--- INFORMATION SHOWN ---
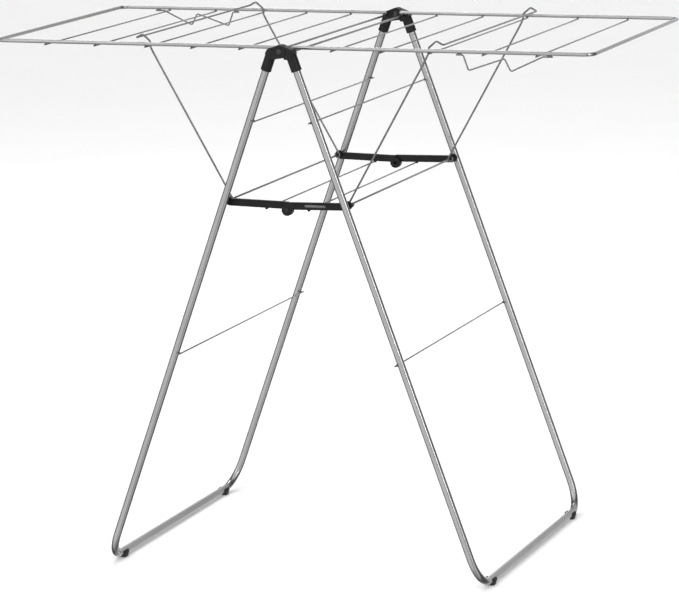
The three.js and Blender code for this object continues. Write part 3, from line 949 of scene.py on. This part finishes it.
def studio_world(below, horizon, zenith, flags):
    """Light from all round, brighter above and dim straight below, which only reflections see.

    Each flag is a dark upright strip, so that tubes and wires have darker edges.
    It takes its share of the light away.
    """
    world = bpy.data.worlds.new("studio")
    bpy.context.scene.world = world
    world.use_nodes = True
    nodes, links = world.node_tree.nodes, world.node_tree.links

    def math_node(operation, first, second):
        node = nodes.new("ShaderNodeMath")
        node.operation = operation
        for socket, value in zip(node.inputs, (first, second)):
            if isinstance(value, (int, float)):
                socket.default_value = value
            else:
                links.new(value, socket)
        return node.outputs["Value"]

    def vector_node(operation, first, second=None):
        node = nodes.new("ShaderNodeVectorMath")
        node.operation = operation
        links.new(first, node.inputs[0])
        if second is not None:
            node.inputs[1].default_value = second
        return node

    def ranged(value, start, end, low, high):
        node = nodes.new("ShaderNodeMapRange")
        node.interpolation_type = "SMOOTHSTEP"
        for name, number in (("From Min", start), ("From Max", end), ("To Min", low), ("To Max", high)):
            node.inputs[name].default_value = number
        links.new(value, node.inputs["Value"])
        return node.outputs["Result"]

    way = nodes.new("ShaderNodeTexCoord").outputs["Generated"]
    height = nodes.new("ShaderNodeSeparateXYZ")
    links.new(way, height.inputs["Vector"])
    above = ranged(height.outputs["Z"], start=0.0, end=0.9, low=horizon, high=zenith)
    underneath = ranged(height.outputs["Z"], start=-1.0, end=-0.5, low=below, high=1)
    strength = math_node("MULTIPLY", above, underneath)
    flat = vector_node("MULTIPLY", way, (1, 1, 0)).outputs["Vector"]
    level = vector_node("NORMALIZE", flat).outputs["Vector"]
    for degrees, half_width, share in flags:
        angle = math.radians(degrees)
        toward = (math.sin(angle), -math.cos(angle), 0)
        facing = vector_node("DOT_PRODUCT", level, toward).outputs["Value"]
        outer, inner = [math.cos(math.radians(half_width * reach)) for reach in FLAG_EDGE]
        dimming = ranged(facing, start=outer, end=inner, low=1, high=1 - share)
        strength = math_node("MULTIPLY", strength, dimming)
    links.new(strength, nodes["Background"].inputs["Strength"])
    nodes["Background"].inputs["Color"].default_value = (1, 1, 1, 1)


def camera():
    """The photograph's viewpoint: in front, a little to the right and above."""
    yaw = math.radians(CAMERA_YAW)
    pitch = math.radians(CAMERA_PITCH)
    roll = math.radians(CAMERA_ROLL)
    back = Vector((math.sin(yaw) * math.cos(pitch), -math.cos(yaw) * math.cos(pitch), math.sin(pitch)))
    right = (-back).cross(Vector((0, 0, 1))).normalized()
    up = right.cross(-back)
    across = right * math.cos(roll) + up * math.sin(roll)
    above = up * math.cos(roll) - right * math.sin(roll)
    data = bpy.data.cameras.new("camera")
    data.sensor_fit = "HORIZONTAL"
    data.sensor_width = SENSOR_WIDTH
    data.lens = CAMERA_LENS
    data.clip_end = CLIP_END
    made = bpy.data.objects.new("camera", data)
    made.matrix_world = Matrix((across, above, back)).transposed().to_4x4()
    made.location = CAMERA_PLACE
    bpy.context.scene.collection.objects.link(made)
    bpy.context.scene.camera = made


studio_floor()
studio_world(below=0.45, horizon=1.68, zenith=1.85, flags=STUDIO_FLAGS)
soft_light("key", place=(-2.6, -3.4, 4.2), aim=(0, 0, 0.5), width=2.4, height=2.4, power=30)
soft_light("strip", place=(2.8, -1.7, 1.8), aim=(0, 0, 0.7), width=0.35, height=2.6, power=34)
soft_light("rim", place=(-1.6, 2.6, 4.2), aim=(0, 0, 0), width=1.6, height=1.6, power=60)
camera()
bpy.context.scene.view_settings.view_transform = "Standard"
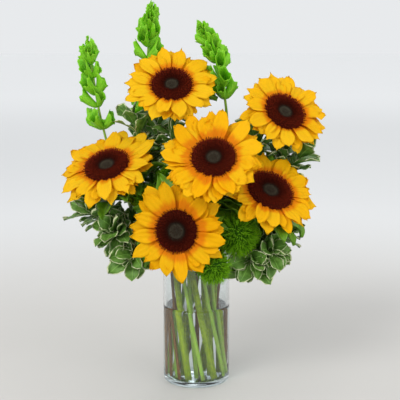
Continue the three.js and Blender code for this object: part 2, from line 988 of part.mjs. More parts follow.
// A ball of three-sided needles, which stand out of a smaller core on all sides.
function dianthusBall(ball, number) {
  const { vary } = DIANTHUS;
  const centre = vector(ball.centre);
  const needles = [];
  for (let k = 0; k < ball.needles; k++) {
    const item = firstItem("needle", number) + k;
    const height = 1 - (2 * (k + 0.5)) / ball.needles;
    const flat = Math.sqrt(1 - height * height);
    const angle = GOLDEN_ANGLE * k;
    const out = new THREE.Vector3(flat * Math.cos(angle), flat * Math.sin(angle), height);
    const stray = new THREE.Vector3(spread(item, 1), spread(item, 2), spread(item, 3));
    out.addScaledVector(stray, vary.direction).normalize();
    const reach = ball.radius * (1 + vary.reach * spread(item, 4));
    const low = ball.radius * DIANTHUS.core - DIANTHUS.sink;
    const make = (part) => needle(centre, out, low, low + (reach - low) * part);
    grow(needles, ball.name, NEEDLE_TRIES, Infinity, make);
  }
  return fuse([pieceNamed(ball.name).solid, ...needles]);
}

function needle(centre, out, low, tip) {
  const place = bladePlace(centre, out, Math.abs(out.z) < 0.9 ? UP : new THREE.Vector3(1, 0, 0));
  const half = DIANTHUS.needleWidth / Math.sqrt(3);
  const foot = [0, 1, 2].map((k) => {
    const angle = (2 * Math.PI * k) / 3;
    return new THREE.Vector3(half * Math.cos(angle), low, half * Math.sin(angle));
  });
  const faces = [
    [0, 1, 2],
    [1, 0, 3],
    [2, 1, 3],
    [0, 2, 3],
  ];
  const corners = [...foot, new THREE.Vector3(0, tip, 0)];
  return solidOf(geometryOfCorners(corners, faces).applyMatrix4(place));
}

// ---------------------------------------------------------------- pittosporum

// Grows the obovate leaf `k` of a shoot, placed round the shoot by the golden angle.
function growLeaf(siblings, name, curve, k, leaves, item) {
  const { vary } = LEAF;
  const along = LEAF.first + ((1 - LEAF.first) * k) / (leaves - 1);
  const t = Math.min(along, LEAF.last);
  const point = curve.getPointAt(t);
  const tangent = curve.getTangentAt(t);
  const sideLean = LEAF.lean - LEAF.leanDrop * along + vary.lean * spread(item, 1);
  const lean = radians(k === leaves - 1 ? LEAF.endLean : sideLean);
  const length = THREE.MathUtils.lerp(...LEAF.length, draw(item, 2));
  const make = (turn, part) => {
    const angle = GOLDEN_ANGLE * (k + LEAF.startTurns * draw(item, 3)) + radians(turn);
    const radial = around(tangent, angle);
    const out = tangent.clone().multiplyScalar(Math.cos(lean)).addScaledVector(radial, Math.sin(lean));
    const upper = tangent.clone().add(UP).addScaledVector(radial, -LEAF.faceInward);
    const form = {
      ...LEAF,
      length: length * part,
      width: length * part * LEAF.slimness,
      tipWidth: 0,
      riseRoot: radians(LEAF.riseRoot),
      riseTip: radians(LEAF.riseTip + vary.rise * spread(item, 4)),
      sway: vary.sway * spread(item, 5),
      twist: radians(vary.twist * spread(item, 6)),
    };
    return bladeSolid(form, bladePlace(point, out, upper));
  };
  grow(siblings, name, LEAF_TRIES, LEAF.sharedRoot, make);
}

// A side shoot leaves its stem between the stem's way and its own, and turns up a little at its tip.

function shootCurve(main, { at, tip }) {
  const start = main.getPointAt(at);
  const end = vector(tip);
  const third = start.distanceTo(end) / 3;
  const straight = end.clone().sub(start).normalize();
  const leave = main.getTangentAt(at).add(straight).normalize();
  const arrive = straight.clone().addScaledVector(UP, SHOOT.upturn).normalize();
  const after = start.clone().addScaledVector(leave, third);
  const before = end.clone().addScaledVector(arrive, -third);
  return new THREE.CubicBezierCurve3(start, after, before, end);
}

function pittosporumArrive({ tip, neck }) {
  return vector(tip).sub(new THREE.Vector3(...neck, NECK_HEIGHT)).normalize();
}

function pittosporumTwigs(plant) {
  const end = vector(plant.tip);
  const arrive = pittosporumArrive(plant);
  const main = freeCurve(plant, end, arrive);
  const shoots = plant.shoots.map((shoot) => {
    const points = shootCurve(main, shoot).getPoints(SHOOT.steps);
    return tube(points, taper(points, SHOOT.foot, SHOOT.top), TWIG.sides);
  });
  return fuse([stem(plant, TWIG, end, arrive), ...shoots]);
}

function pittosporumStem(plant, number) {
  const main = freeCurve(plant, vector(plant.tip), pittosporumArrive(plant));
  const leaves = [];
  const branches = [{ curve: main, count: plant.leaves }];
  plant.shoots.forEach((shoot) => branches.push({ curve: shootCurve(main, shoot), count: shoot.leaves }));
  branches.forEach(({ curve, count }, branch) => {
    for (let k = 0; k < count; k++) {
      const item = firstItem("leaf", number) + LEAF.itemsPerShoot * branch + k;
      growLeaf(leaves, plant.name, curve, k, count, item);
    }
  });
  return fuse([pieceNamed(plant.name).solid, ...leaves]);
}

// ---------------------------------------------------------------- the whole

keep("vase", vase(), MATERIALS.glass);

// First all that carries, so that every repeat finds its way round it.
SUNFLOWERS.forEach((flower, number) => {
  keep(flower.name + "_stem", sunflowerStem(flower, number), MATERIALS.stem);
  keep(flower.name + "_disc", sunflowerDisc(flower), MATERIALS.disc);
  keep(flower.name + "_petals", petalRing(flower), MATERIALS.petals);
});
BELL_SPIKES.forEach((spike) => keep(spike.name, bellStem(spike), MATERIALS.bells));
DIANTHUS_BALLS.forEach((ball) => keep(ball.name, dianthusStem(ball), MATERIALS.dianthus));
PITTOSPORUMS.forEach((plant) => keep(plant.name, pittosporumTwigs(plant), MATERIALS.pittosporum));

// Then petals, cups, needles and leaves.
const finish = (name, solid) => (pieceNamed(name).solid = solid);
SUNFLOWERS.forEach((flower, number) => finish(flower.name + "_petals", sunflowerPetals(flower, number)));
BELL_SPIKES.forEach((spike, number) => finish(spike.name, bellSpike(spike, number)));
DIANTHUS_BALLS.forEach((ball, number) => finish(ball.name, dianthusBall(ball, number)));
PITTOSPORUMS.forEach((plant, number) => finish(plant.name, pittosporumStem(plant, number)));
keep("water", water(waterHoles), MATERIALS.water);

const bouquet = new THREE.Group();
placed.forEach(({ name, solid, material }) => {
  const mesh = new THREE.Mesh(geometryOf(solid), material);
  mesh.name = name;
  bouquet.add(mesh);
});

export default bouquet;
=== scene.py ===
"""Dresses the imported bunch: six sunflowers, three spikes of bells, four green dianthus balls and seven
leafy stems of pittosporum in a clear glass cylinder vase of water.

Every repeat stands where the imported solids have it: the same tables, formulas and seeded draws give the
places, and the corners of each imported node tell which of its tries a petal, cup or leaf took.
Shapes are worked out in millimetres and filled into their meshes in metres.
"""

import functools
import math
from collections import namedtuple

import bpy
import numpy as np
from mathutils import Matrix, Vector
from mathutils.bvhtree import BVHTree


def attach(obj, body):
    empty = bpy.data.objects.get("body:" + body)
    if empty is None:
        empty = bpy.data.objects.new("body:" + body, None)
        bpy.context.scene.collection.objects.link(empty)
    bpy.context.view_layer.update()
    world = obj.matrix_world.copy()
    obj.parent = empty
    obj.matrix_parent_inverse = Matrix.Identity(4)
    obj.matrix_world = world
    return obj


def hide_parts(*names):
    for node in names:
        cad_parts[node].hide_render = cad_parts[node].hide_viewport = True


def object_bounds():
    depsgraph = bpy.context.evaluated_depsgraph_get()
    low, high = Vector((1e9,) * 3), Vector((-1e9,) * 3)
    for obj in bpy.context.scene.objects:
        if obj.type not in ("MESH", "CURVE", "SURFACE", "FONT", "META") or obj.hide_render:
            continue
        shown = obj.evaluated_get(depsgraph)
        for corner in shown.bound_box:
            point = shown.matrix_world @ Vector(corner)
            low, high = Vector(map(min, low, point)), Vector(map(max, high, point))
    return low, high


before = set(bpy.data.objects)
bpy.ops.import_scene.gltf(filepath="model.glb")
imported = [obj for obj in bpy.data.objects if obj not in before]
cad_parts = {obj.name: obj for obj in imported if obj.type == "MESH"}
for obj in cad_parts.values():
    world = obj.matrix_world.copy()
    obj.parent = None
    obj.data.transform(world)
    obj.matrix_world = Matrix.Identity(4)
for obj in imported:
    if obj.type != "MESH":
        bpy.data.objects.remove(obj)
CAD_BOX = [list(corner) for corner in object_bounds()]

bl_info = {
    "name": "Sunflowers in a vase",
    "version": (1, 0, 0),
    "blender": (4, 5, 0),
    "location": "View3D > Sidebar > Bouquet",
    "description": "Builds sunflowers, bells, dianthus and leaves in a glass vase round the packed solids",
    "category": "Object",
}

MM = 0.001
GOLDEN_ANGLE = math.pi * (3 - math.sqrt(5))
UP = np.array([0.0, 0.0, 1.0])
BACK = np.array([0.0, 1.0, 0.0])

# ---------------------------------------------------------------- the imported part's dimensions

VASE_RADIUS = 50
VASE_WALL = 4
VASE_FLOOR = 8
VASE_HEIGHT = 200
VASE_BEVEL = 2
WATER_LEVEL = 118
FOOT_HEIGHT = 8.3
NECK_HEIGHT = 196
STEM_TWIST = math.radians(62)
STEM_SPREAD = 0.95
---
(PROBLEM TO SOLVE): Extract exactly and only the span of lines that begins at the line containing "if obj.type not" and ends at the line containing "obj.data.transform(world)".

(TASK SOLUTION):
        if obj.type not in ("MESH", "CURVE", "SURFACE", "FONT", "META") or obj.hide_render:
            continue
        shown = obj.evaluated_get(depsgraph)
        for corner in shown.bound_box:
            point = shown.matrix_world @ Vector(corner)
            low, high = Vector(map(min, low, point)), Vector(map(max, high, point))
    return low, high


before = set(bpy.data.objects)
bpy.ops.import_scene.gltf(filepath="model.glb")
imported = [obj for obj in bpy.data.objects if obj not in before]
cad_parts = {obj.name: obj for obj in imported if obj.type == "MESH"}
for obj in cad_parts.values():
    world = obj.matrix_world.copy()
    obj.parent = None
    obj.data.transform(world)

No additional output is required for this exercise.